Varsha Nair heads up an Issaquah-based organization called "Where's Dave?" The group's goal, she told me, is to build a team of people in Issaquah who can organize against Dave Reichert long-term. The organization gathered 30 volunteers at the town hall "and built some great relationships that’ll be important for the campaign moving forward," Nair said.
Speaking of campaigns against Reichert: so far, three people have decided to run for Dave Reichert's seat. Those people are Tola Marts, the city council president of Issaquah; Jason Rittereiser, a prosecuting attorney from Ellensburg; and Mona Das, who lives in Covington and owns a mortgage company. I saw all three candidates glad-handing at the town hall and spoke with them about Jayapal's speech.
Guess what? They all liked it.
None were wary of a Seattle politician from the 7th trying to tell the fine people of the 8th how to think and feel. Each one welcomed Jayapal's visit, saying some version of "information is always a good thing" and "hearing about what's going on in D.C. from a congressperson makes it personal for constituents."
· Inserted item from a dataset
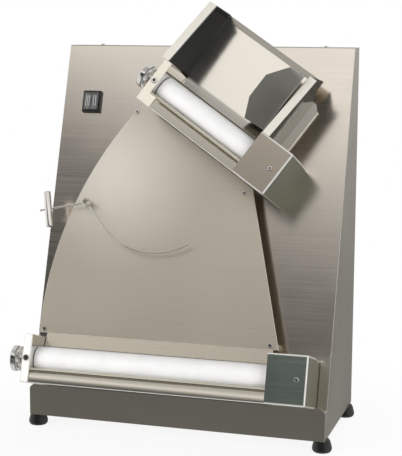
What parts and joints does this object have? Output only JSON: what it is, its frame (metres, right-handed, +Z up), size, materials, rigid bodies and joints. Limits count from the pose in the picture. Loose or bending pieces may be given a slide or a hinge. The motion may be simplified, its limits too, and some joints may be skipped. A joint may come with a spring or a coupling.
{
  "type": "dough sheeter",
  "caption": "Bench-top dough sheeter: leaning stainless casing, tilted hopper and roller unit above a slide plate with a balance wire, level roller unit below, knobs and push buttons.",
  "frame": {"origin": "middle of the overall footprint, on the surface that the feet stand on", "axes": "+X to the right of someone facing the rollers, towards the gear boxes; +Y away from them, towards the back cover; +Z up"},
  "size_m": [0.511, 0.3122, 0.6755],
  "materials": {
    "stainless_sheet": "brushed, satin",
    "stainless_plate": "fine satin",
    "polished_sheet": "polished",
    "cover_sheet": "brushed",
    "shaft_steel": "ground",
    "gear_steel": "machined",
    "screw_steel": "bright",
    "knob_chrome": "knurled grip",
    "bright_wire": "polished",
    "bar_aluminium": "turned",
    "drive_aluminium": "turned",
    "scraper_brass": "satin",
    "white_sleeve": "food-grade, matt",
    "black_rubber": "matt",
    "belt_rubber": "matt",
    "black_plastic": "moulded",
    "grey_button": "moulded",
    "motor_paint": "semi-gloss"
  },
  "bodies": {
    "machine": {"balance_stud": "shaft_steel", "base_plate": "stainless_sheet", "cable_gland": "black_plastic", "casing_screws": "screw_steel", "dough_deflector": "polished_sheet", "front_lips": "stainless_sheet", "front_panel": "stainless_sheet", "hopper_back": "polished_sheet", "hopper_left_wall": "polished_sheet", "hopper_right_wall": "polished_sheet", "kick_panel": "stainless_sheet", "left_side_panel": "stainless_sheet", "lower_drive_belt": "belt_rubber", "lower_gear_cover": "cover_sheet", "lower_gear_motor": "motor_paint", "lower_left_end_plate": "stainless_plate", "lower_motor_bracket": "shaft_steel", "lower_right_end_plate": "stainless_plate", "lower_scrapers": "scraper_brass", "lower_tie_bars": "shaft_steel", "plate_screws": "screw_steel", "plate_spacers": "shaft_steel", "rear_cover": "stainless_sheet", "right_side_panel": "stainless_sheet", "rubber_feet": "black_rubber", "slide_plate": "stainless_sheet", "switch_body": "black_plastic", "unit_screws": "screw_steel", "upper_drive_belt": "belt_rubber", "upper_gear_cover": "cover_sheet", "upper_gear_motor": "motor_paint", "upper_left_end_plate": "stainless_plate", "upper_motor_bracket": "shaft_steel", "upper_right_end_plate": "stainless_plate", "upper_scrapers": "scraper_brass", "upper_tie_bars": "shaft_steel"},
    "upper_carriage": {"upper_slide_blocks": "scraper_brass"},
    "upper_front_roll": {"upper_front_roller": "white_sleeve", "upper_front_shaft": "shaft_steel", "upper_front_gear": "gear_steel"},
    "upper_rear_roll": {"upper_rear_roller": "white_sleeve", "upper_rear_shaft": "shaft_steel", "upper_rear_gear": "gear_steel", "upper_drive_pulley": "drive_aluminium"},
    "upper_motor_output": {"upper_motor_pulley": "drive_aluminium"},
    "upper_knob": {"upper_thickness_knob": "knob_chrome"},
    "lower_carriage": {"lower_slide_blocks": "scraper_brass"},
    "lower_front_roll": {"lower_front_roller": "white_sleeve", "lower_front_shaft": "shaft_steel", "lower_front_gear": "gear_steel"},
    "lower_rear_roll": {"lower_rear_roller": "white_sleeve", "lower_rear_shaft": "shaft_steel", "lower_rear_gear": "gear_steel", "lower_drive_pulley": "drive_aluminium"},
    "lower_motor_output": {"lower_motor_pulley": "drive_aluminium"},
    "lower_knob": {"lower_thickness_knob": "knob_chrome"},
    "balance": {"balance_wire": "bright_wire", "balance_weight": "bar_aluminium"},
    "start_key": {"start_button": "grey_button"},
    "stop_key": {"stop_button": "grey_button"}
  },
  "joints": [
    {"name": "upper_gap_slide", "type": "slide", "parent": "machine", "child": "upper_carriage", "axis": [0, -0.9506, 0.3104], "range_m": [0, 0.004]},
    {"name": "upper_front_spin", "type": "hinge", "parent": "upper_carriage", "child": "upper_front_roll", "pos_m": [0.16735, -0.04223, 0.41068], "axis": [0.829, -0.1736, -0.5316], "continuous": true},
    {"name": "upper_rear_spin", "type": "hinge", "parent": "machine", "child": "upper_rear_roll", "pos_m": [0.16735, -0.00136, 0.39734], "axis": [0.829, -0.1736, -0.5316], "continuous": true},
    {"name": "upper_motor_spin", "type": "hinge", "parent": "machine", "child": "upper_motor_output", "pos_m": [0.16735, 0.08943, 0.3677], "axis": [0.829, -0.1736, -0.5316], "continuous": true},
    {"name": "upper_knob_turn", "type": "hinge", "parent": "machine", "child": "upper_knob", "pos_m": [0.16735, -0.01989, 0.40339], "axis": [0.829, -0.1736, -0.5316], "range_deg": [0, 180]},
    {"name": "lower_gap_slide", "type": "slide", "parent": "machine", "child": "lower_carriage", "axis": [0, -0.9506, 0.3104], "range_m": [0, 0.004]},
    {"name": "lower_front_spin", "type": "hinge", "parent": "lower_carriage", "child": "lower_front_roll", "pos_m": [0.231, -0.11296, 0.11997], "axis": [1, 0, 0], "continuous": true},
    {"name": "lower_rear_spin", "type": "hinge", "parent": "machine", "child": "lower_rear_roll", "pos_m": [0.231, -0.07208, 0.10663], "axis": [1, 0, 0], "continuous": true},
    {"name": "lower_motor_spin", "type": "hinge", "parent": "machine", "child": "lower_motor_output", "pos_m": [0.231, 0.0187, 0.07699], "axis": [1, 0, 0], "continuous": true},
    {"name": "lower_knob_turn", "type": "hinge", "parent": "machine", "child": "lower_knob", "pos_m": [0.231, -0.09062, 0.11268], "axis": [1, 0, 0], "range_deg": [0, 180]},
    {"name": "balance_swing", "type": "hinge", "parent": "machine", "child": "balance", "pos_m": [-0.155, -0.0255, 0.35883], "axis": [0, -0.9506, 0.3104], "range_deg": [-30, 30]},
    {"name": "start_press", "type": "slide", "parent": "machine", "child": "start_key", "axis": [0, 0.9506, -0.3104], "range_m": [0, 0.003], "stiffness_N_per_m": 300, "springref_m": -0.003},
    {"name": "stop_press", "type": "slide", "parent": "machine", "child": "stop_key", "axis": [0, 0.9506, -0.3104], "range_m": [0, 0.003], "stiffness_N_per_m": 300, "springref_m": -0.003}
  ],
  "couplings": [
    {"joint": "upper_front_spin", "follows": "upper_rear_spin", "ratio": -1},
    {"joint": "upper_motor_spin", "follows": "upper_rear_spin", "ratio": 1},
    {"joint": "upper_knob_turn", "follows": "upper_gap_slide", "rad_per_m": 785.32},
    {"joint": "lower_front_spin", "follows": "lower_rear_spin", "ratio": -1},
    {"joint": "lower_motor_spin", "follows": "lower_rear_spin", "ratio": 1},
    {"joint": "lower_knob_turn", "follows": "lower_gap_slide", "rad_per_m": 785.32}
  ]
}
Each dismissed Reichert's concern for his own public safety at town halls, which he cites as his reason for not holding them. Das focused on all the hugging and excitement buzzing around her, and said she didn't hear one disparaging remark from anyone. Rittereiser said he didn't agree with Dave Reichert "on almost anything," and that he especially didn't agree with him on the town hall issue. "Any safety concerns can be remedied," he said, adding that he spent an afternoon at the town hall and "it seemed like a very nice place to be." Marts said he thinks it's "reprehensible that [Reichert's] using the enthusiasm of groups like Indivisible to not meet with his constituents," but understood that ducking his own constituents has been the congressman's longstanding policy.
But when I asked where each candidate agreed with Jayapal on policy, each emphasized different areas of agreement. Rittereiser said he was "absolutely for measures that will increase the minimum wage," and added that he was for universal healthcare "whether that’s a single payer system or some other system." When pressed, he said he wasn't sure which kind of healthcare system on that spectrum would be best for the 8th at this point.
Das said she was going to spend her summer canvassing and knocking on doors to hear from constituents themselves on those issues, but added that she's been a longtime champion of women’s rights, of immigrant's rights, and of the environment.
Marts found common ground with Jayapal on the issue of education. "I was happy to hear her reference free college for all, because I think two years of community college or technical college or vocational school is important," he said, but added that he'll take his lead on issues from what he hears out in the district.